I have a night class this semester, and I am finding once again that the time required for me to coast down after class does not quiiiite fit into the time available between my arrival at home and my preferred bedtime. So I am throwing up a quick blog post in hopes that it will de-froth my brain a little further.
Did you read that millennial burnout article? Did you react by saying to yourself "I sympathize with a lot of this" and also "Why can we not pull up our socks and get on with adult life these days"? Part of my trouble is the sheer number of input channels I am expected to respond to these days. Electronic messages make it quick and easy to communicate, but now we have all of this extra communication to deal with.
It might be most conspicuous at work, where email frees students up to ask me questions that I would never have asked a professor back in the days when the options were (a) go to office hours and ask in person or (b) make a phone call and hope to catch her in the office. Almost all of the time I am glad students have a frictionless means of asking me questions. I wonder sometimes what my working hours would have looked like if I had pursued a PhD and an academic career as a young woman. It would have been annoying to send off manuscripts and grant applications by US mail, for sure. But all of the stuff -- notifications and reminders and reply-all oversights -- must have been a much smaller part of the workday.
I used to be really guarded about giving out my cell number, but these days everybody and his pet gecko asks for it and sometimes I just say yes. It's easy to lose track of stuff in the text inbox, especially as more dumb notifications pile up. (Do I need three reminders for that appointment? No, I emphatically do not.) I deliberately set my Messenger notifications so that the app is not allowed to disturb me, which is mostly good but also means that stuff gets lost in there. Ditto for the Group Me app -- I don't let it buzz at me, but then I need to keep an occasional eye on what's going on in there.
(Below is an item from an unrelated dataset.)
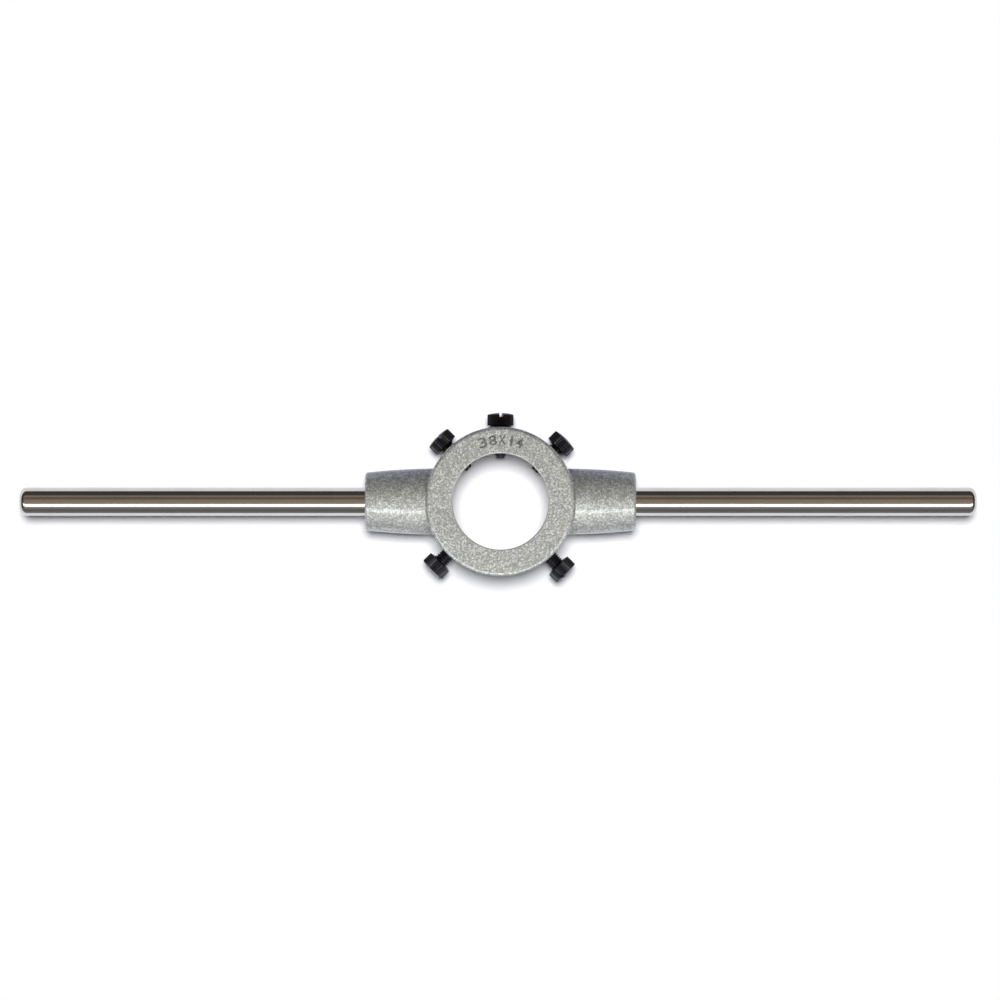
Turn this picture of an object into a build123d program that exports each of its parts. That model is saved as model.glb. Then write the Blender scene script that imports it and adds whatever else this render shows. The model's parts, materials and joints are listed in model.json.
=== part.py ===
"""Die stock handle: a cast ring with two arms, two steel handle rods and five knurled clamp screws.

The ring holds a round threading die of 38 x 14 mm. The part lies on the ring's lower face.
Origin: on the die's axis, at the mouth of the die seat, which opens downwards.
Axes: +X along the right handle rod, +Y towards the spreading screw, +Z up through the lip.
Millimetres and degrees throughout.
"""
from build123d import *
from math import cos, radians, sin, sqrt, tan
import os

os.makedirs("parts", exist_ok=True)

# Ring of the stock body: a die seat closed on top by a lip with an eye in it
seat_d = 38.0
seat_depth = 14.0
lip_thick = 5.0
eye_d = 31.6
ring_wall = 5.5
ring_edge_r = 1.0
eye_upper_edge_r = 0.4
eye_lower_edge_r = 0.4
seat_mouth_chamfer = 0.6

# Arms of the stock body, oval in section and slightly barrelled
arm_reach = 44.5
arm_root_width = 21.8
arm_root_height = 16.6
arm_end_width = 19.1
arm_end_height = 17.4
arm_barrel = 0.3
arm_root_sink = 0.2
arm_root_r = 0.6
arm_edge_r = 0.9

# Handle rods: plain bar with a threaded stub screwed into each arm, the left one cut longer
left_rod_reach = 158.3
right_rod_reach = 156.7
rod_d = 9.4
rod_nose_r = 2.4
stub_d = 8.0
stub_length = 15.0
stub_chamfer = 0.8
socket_spare_depth = 1.5
socket_sink = 0.4
drill_point_angle = 118.0

# Clamp screws: knurled and slotted head, 5 mm thread, blunt cone point
screw_d = 5.0
screw_length = 10.4
point_length = 1.75
point_root_d = 4.1
point_tip_d = 2.4
head_d = 8.6
rim_height = 3.5
crown_height = 0.6
underside_taper = 0.45
slot_width = 1.2
slot_depth = 1.3
knurl_count = 36
knurl_depth = 0.26
screw_hole_sink = 0.4

# Tapped holes: clearance round a thread's crests, and the countersink at each mouth
thread_clearance = 0.05
sink_angle = 90.0

# Each clamp screw's direction, its offset from the radial line, the gap under its head, its slot's turn
screw_places = {
    "spreading_screw": (90.0, 0.0, 0.2, 4.0),
    "closing_screw_left": (135.0, -0.35, 0.9, 12.0),
    "closing_screw_right": (45.0, -0.7, 0.95, 80.0),
    "holding_screw_left": (225.0, 0.0, 3.35, 68.0),
    "holding_screw_right": (315.0, -1.45, 3.5, 25.0),
}

# Sizes that follow from the ones above
seat_r = seat_d / 2
eye_r = eye_d / 2
ring_r = seat_r + ring_wall
ring_height = seat_depth + lip_thick
rod_axis_z = ring_height / 2
screw_axis_z = seat_depth / 2
arm_root_x = sqrt(ring_r**2 - (arm_root_width / 2) ** 2) - arm_root_sink
arm_middle_x = (arm_root_x + arm_reach) / 2
arm_middle_width = (arm_root_width + arm_end_width) / 2 + 2 * arm_barrel
arm_middle_height = (arm_root_height + arm_end_height) / 2 + 2 * arm_barrel
socket_r = stub_d / 2 + thread_clearance
socket_depth = stub_length + socket_spare_depth
screw_hole_r = screw_d / 2 + thread_clearance
drill_point = socket_r / tan(radians(drill_point_angle / 2))
head_r = head_d / 2
shank_r = screw_d / 2
rim_top = underside_taper + rim_height
head_height = rim_top + crown_height
crown_r = (head_r**2 + crown_height**2) / (2 * crown_height)
thread_end = point_length + (screw_d - point_root_d) / 2 - screw_length
knurl_side = knurl_depth * sqrt(2)
handle_rods = {"handle_rod_left": (-1, left_rod_reach), "handle_rod_right": (1, right_rod_reach)}


def arm_plane(side, x):
    """A plane across an arm, facing outwards: side is 1 for the right arm and -1 for the left."""
    return Plane(origin=(side * x, 0, rod_axis_z), x_dir=(0, 1, 0), z_dir=(side, 0, 0))


def screw_plane(angle, aside, lift):
    """The plane of a screw's seat under its head, facing outwards, its x up along the ring's axis."""
    outwards = Vector(cos(radians(angle)), sin(radians(angle)), 0)
    across = Vector(-sin(radians(angle)), cos(radians(angle)), 0)
    foot = outwards * (ring_r + lift) + across * aside + Vector(0, 0, screw_axis_z)
    return Plane(origin=foot, x_dir=(0, 0, 1), z_dir=outwards)


# Stock body, one casting, drawn from a plane whose x points down between the two holding screws
ring_plane = Plane(origin=(0, 0, 0), x_dir=(0, -1, 0), z_dir=(0, 0, 1))
with BuildPart() as stock_body:
    # Ring blank with its rounded outer edges
    with BuildSketch(ring_plane):
        Circle(ring_r)
    extrude(amount=ring_height)
    fillet(stock_body.edges().filter_by(GeomType.CIRCLE), radius=ring_edge_r)

    # Arms, each lofted from inside the ring's wall through a barrelled middle to its end
    for side in (1, -1):
        with BuildSketch(arm_plane(side, arm_root_x)):
            Ellipse(arm_root_width / 2, arm_root_height / 2)
        with BuildSketch(arm_plane(side, arm_middle_x)):
            Ellipse(arm_middle_width / 2, arm_middle_height / 2)
        with BuildSketch(arm_plane(side, arm_reach)):
            Ellipse(arm_end_width / 2, arm_end_height / 2)
        loft()
        fillet(stock_body.edges(Select.NEW), radius=arm_root_r)
    arm_ends = stock_body.faces().filter_by(Axis.X)
    fillet(arm_ends.edges(), radius=arm_edge_r)

    # Die seat from below, then the eye through the lip
    with BuildSketch(ring_plane):
        Circle(seat_r)
    extrude(amount=seat_depth, mode=Mode.SUBTRACT)
    seat_edges = stock_body.edges(Select.LAST).filter_by(GeomType.CIRCLE)
    chamfer(seat_edges.sort_by(Axis.Z)[0], length=seat_mouth_chamfer)
    with BuildSketch(ring_plane.offset(seat_depth)):
        Circle(eye_r)
    extrude(amount=lip_thick, mode=Mode.SUBTRACT)
    eye_edges = stock_body.edges(Select.LAST).filter_by(GeomType.CIRCLE)
    fillet(eye_edges.sort_by(Axis.Z)[-1], radius=eye_upper_edge_r)
    fillet(eye_edges.sort_by(Axis.Z)[0], radius=eye_lower_edge_r)

    # Tapped sockets for the handle rods, with the point that the drill leaves
    for side in (1, -1):
        mouth = arm_plane(side, arm_reach)
        with Locations(mouth):
            CounterSinkHole(socket_r, socket_r + socket_sink, socket_depth, sink_angle)
        with Locations(mouth.offset(-socket_depth)):
            point_align = (Align.CENTER, Align.CENTER, Align.MAX)
            Cone(0, socket_r, drill_point, align=point_align, mode=Mode.SUBTRACT)

    # Tapped holes for the clamp screws, from outside to the middle of the die seat
    for angle, aside, _, _ in screw_places.values():
        with Locations(screw_plane(angle, aside, 0)):
            CounterSinkHole(screw_hole_r, screw_hole_r + screw_hole_sink, ring_r, sink_angle)

stock_body.part.label = "stock_body"
export_step(stock_body.part, "parts/stock_body.step")

# Handle rods
for name, (side, reach) in handle_rods.items():
    with BuildPart() as rod:
        # Bar from the arm's end outwards, with a rounded nose
        with BuildSketch(arm_plane(side, arm_reach)):
            Circle(rod_d / 2)
        extrude(amount=reach - arm_reach)
        nose = rod.faces().filter_by(GeomType.PLANE).sort_by(Axis.X)[-1 if side > 0 else 0]
        fillet(nose.edges(), radius=rod_nose_r)
        # Stub that screws into the arm
        with BuildSketch(arm_plane(side, arm_reach)):
            Circle(stub_d / 2)
        extrude(amount=-stub_length)
        stub_face = rod.faces().filter_by(GeomType.PLANE).sort_by(Axis.X)[0 if side > 0 else -1]
        chamfer(stub_face.edges(), length=stub_chamfer)
    rod.part.label = name
    export_step(rod.part, f"parts/{name}.step")

# Clamp screws, the same piece five times
for name, (angle, aside, lift, slot_turn) in screw_places.items():
    seat = screw_plane(angle, aside, lift)
    lengthwise = Plane(origin=seat.origin, x_dir=seat.z_dir, z_dir=seat.y_dir)
    with BuildPart() as screw:
        # Turned blank, as half a section: x outwards along the screw, y across it
        with BuildSketch(lengthwise):
            with BuildLine():
                Polyline(
                    (head_height, 0),
                    (-screw_length, 0),
                    (-screw_length, point_tip_d / 2),
                    (-screw_length + point_length, point_root_d / 2),
                    (thread_end, shank_r),
                    (0, shank_r),
                    (underside_taper, head_r),
                    (rim_top, head_r),
                )
                RadiusArc((rim_top, head_r), (head_height, 0), crown_r)
            make_face()
        revolve(axis=Axis(seat.origin, seat.z_dir))
        # Straight knurl: each groove of the rim is the corner of a square
        with BuildSketch(seat):
            with PolarLocations(head_r, knurl_count):
                Rectangle(knurl_side, knurl_side, rotation=45)
        extrude(amount=head_height, mode=Mode.SUBTRACT)
        # Screwdriver slot across the crown
        with BuildSketch(seat.offset(head_height - slot_depth)):
            Rectangle(head_d + slot_width, slot_width, rotation=slot_turn)
        extrude(amount=slot_depth, mode=Mode.SUBTRACT)
    screw.part.label = name
    export_step(screw.part, f"parts/{name}.step")
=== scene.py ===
"""Die stock handle, dressed for its picture.

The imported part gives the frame: every length here is in metres, with the origin on the die's axis
at the mouth of the seat, +X along the right handle rod, +Y towards the spreading screw and +Z up.
The casting gets its hammered paint, its size mark and its machined seat, the rods get their bright
plating, and the clamp screws get a real thread, a knurled rim and a blackened finish.
"""
import json
import math

import bmesh
import bpy
from bpy.props import FloatProperty, FloatVectorProperty, IntProperty, PointerProperty
from bpy.types import Operator, Panel, PropertyGroup
from mathutils import Matrix, Vector


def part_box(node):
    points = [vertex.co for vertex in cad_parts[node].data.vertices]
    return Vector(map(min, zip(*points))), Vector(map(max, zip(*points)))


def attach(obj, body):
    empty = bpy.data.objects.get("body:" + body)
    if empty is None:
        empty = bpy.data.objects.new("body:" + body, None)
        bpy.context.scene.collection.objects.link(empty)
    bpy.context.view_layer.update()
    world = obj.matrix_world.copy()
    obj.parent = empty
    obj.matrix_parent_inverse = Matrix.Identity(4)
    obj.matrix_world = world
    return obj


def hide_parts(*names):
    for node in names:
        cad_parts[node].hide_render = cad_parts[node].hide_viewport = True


bl_info = {
    "name": "Die stock handle",
    "version": (1, 0, 0),
    "blender": (4, 5, 0),
    "location": "3D View > Sidebar > Die stock",
    "description": "Painted casting, bright handle rods and blackened clamp screws of a die stock",
    "category": "Add Mesh",
}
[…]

When my kids first started getting involved in activities there was no expectation that every parent would have an email account. Communication was more of a pain in the days when you had to call everybody's landline to relay information, so there was less of it. If it was 40 degrees on the morning of a soccer game, the coach would assume you knew your kid needed to dress warmly. Our last soccer coach would send out messages tagged URGENT via both email and text. WARM LAYERS, he would say. I'm okay with the warm-layers-for-cold-days piece of adult life, thanks, but not so much with the inbox management.
I don't really think life was easier in the 80s, but there's something to be said for having a mailbox and a landline (and probably not even an answering machine) as your sole sources of Stuff That People Outside My House Need Me To Accomplish.